President Widodo banned exports of nickel ore in 2020, but allowed exports of higher value nickel products, forcing companies to process and manufacture onshore.
This week, he pledged to improve monitoring of environmental standards for nickel mining, telling Reuters that companies will be required to manage nurseries to reforest depleted mines and use renewable energy to power their operations.
RISK FOR TESLA?
Waste management is also important for EV investors, as battery makers need to dump by-products in a contained area with limited ecosystem damage, said McKinsey & Company’s Gupta.
Deep-sea tailings waste disposal and air pollution linked to nickel mining are other challenges for EV manufacturers seeking to prove their green credentials, said Albidin Linda, climate change and sustainability partner at consultancy EY Indonesia.
“Mining is an industry that is prone to sustainability risks and reputation risks, in which heightened efforts to alleviate these potential problems are needed by corporates that are making sustainability a business priority,” Linda said.
“With a relatively unstable environmental protection framework and regulatory oversight, operation in Indonesia might become a heightened risk for Tesla and EV manufacturers,” he added.
While Malaysia and Thailand are the region’s traditional auto manufacturing hubs, Indonesia is its largest vehicle market and is along major shipping and supply lines for importing materials and exporting final products, said Nicholas Wagner, a programme officer at the International Renewable Energy Agency in Bonn.

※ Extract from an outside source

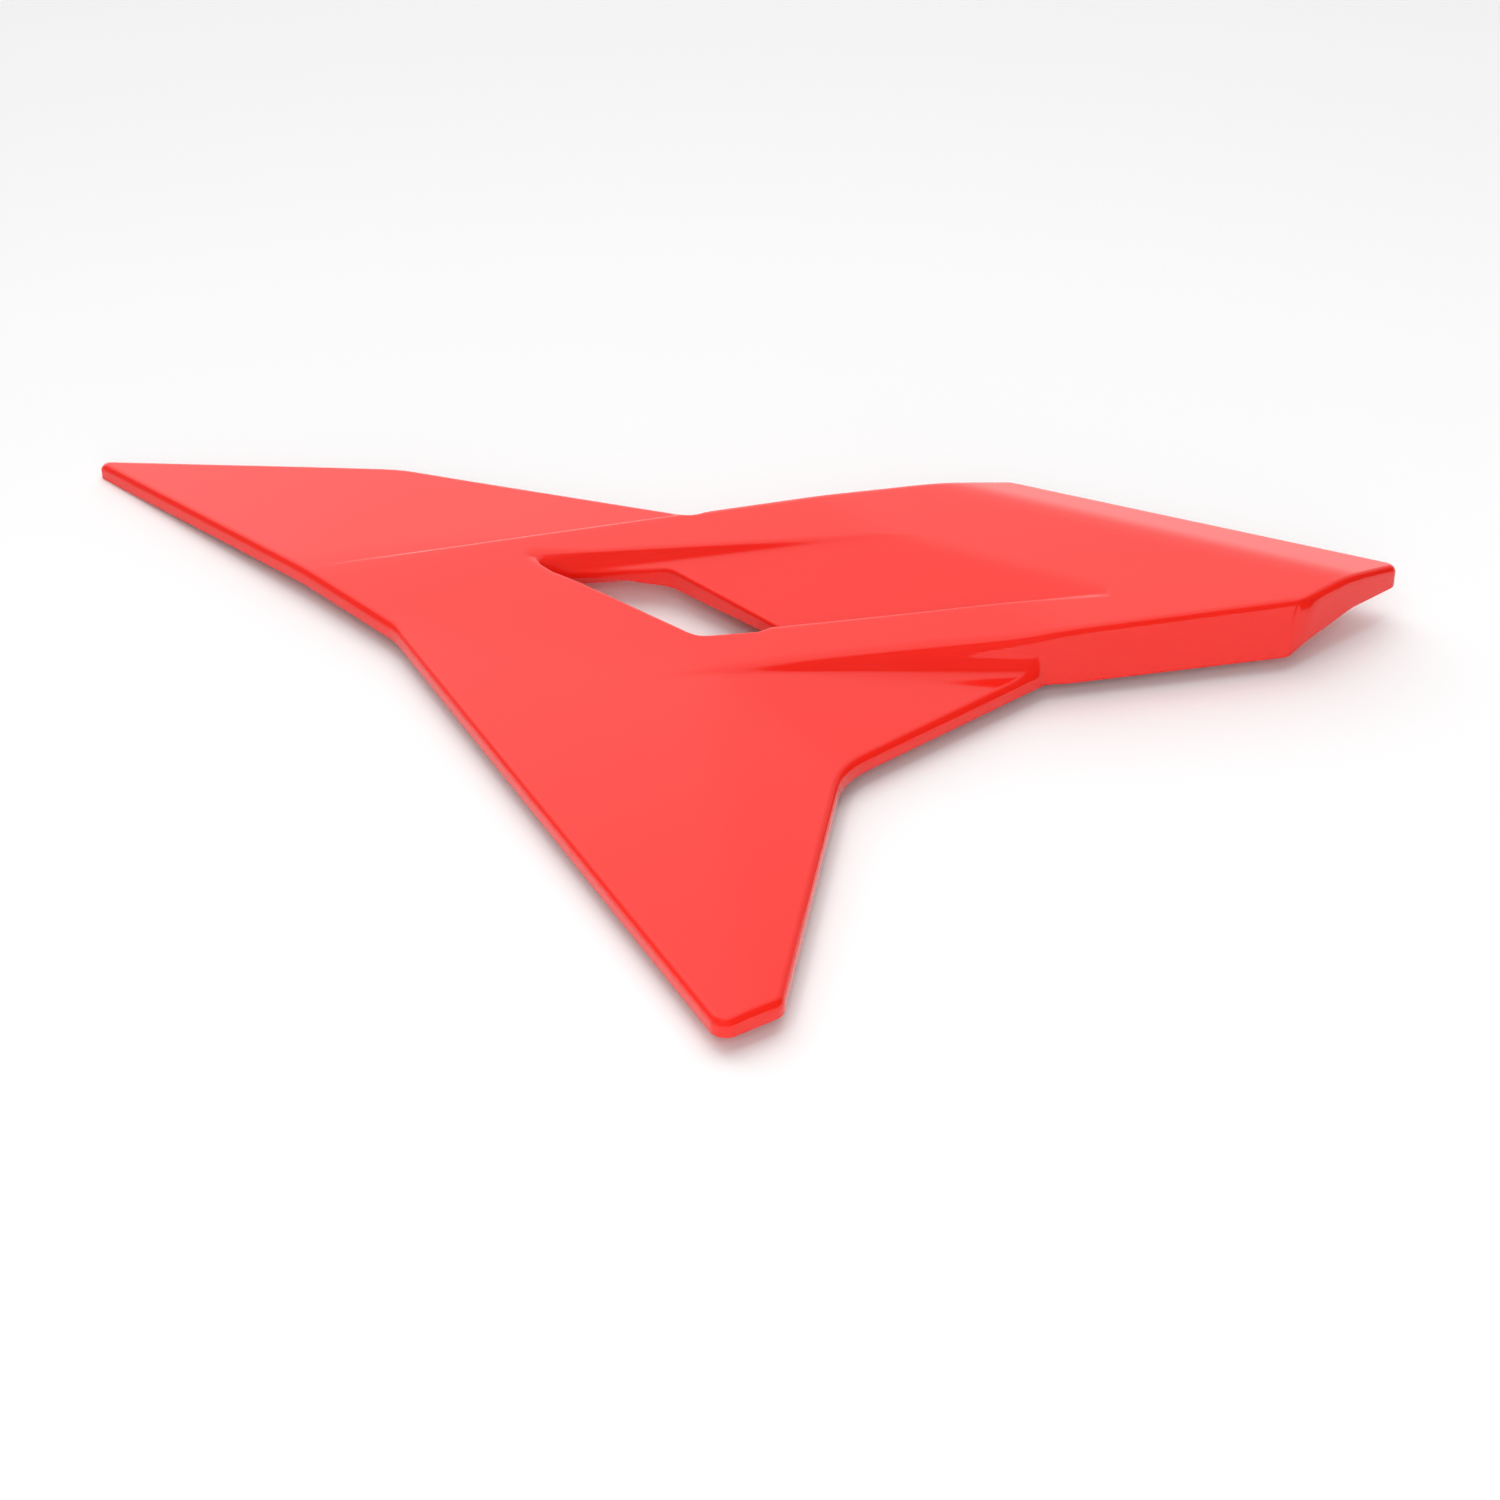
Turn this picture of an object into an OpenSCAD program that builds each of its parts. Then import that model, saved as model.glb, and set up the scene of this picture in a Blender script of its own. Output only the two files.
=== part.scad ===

But new technology from foreign investment must also be accompanied by relevant training for workers to ensure the long-term sustainability of the EV business, he added.
Bill Sullivan, senior foreign counsel and a mining expert at Christian Teo & Partners in Jakarta, said a lack of regulatory and fiscal certainty, owing to the government’s tendency to change the rules of the game, could hinder major EV investments.
In addition, low transparency and a “wholly unsatisfactory court system” leaves foreign investors at a huge disadvantage in any legal dispute with a well-connected and well-resourced local party, Sullivan warned.
Foreign investors in Indonesian EV manufacturing need to make sure – as part of their environmental, social and governance responsibilities – that metals come from mines that minimise their impact on the environment, Sullivan said.
EV makers looking to invest in Indonesia are likely to be keen to avoid the backlash electronics companies have faced over the last decade, when linked with the environmental destruction caused by unregulated tin mining on the Bangka-Belitung islands.
“We really are in a race against the clock to save the climate, and one leg of that race is to ‘electrify everything’ – but it mustn’t be at the expense of human rights, forests and clean water,” said Arie Rompas, a forest campaigner for Greenpeace Indonesia in Jakarta.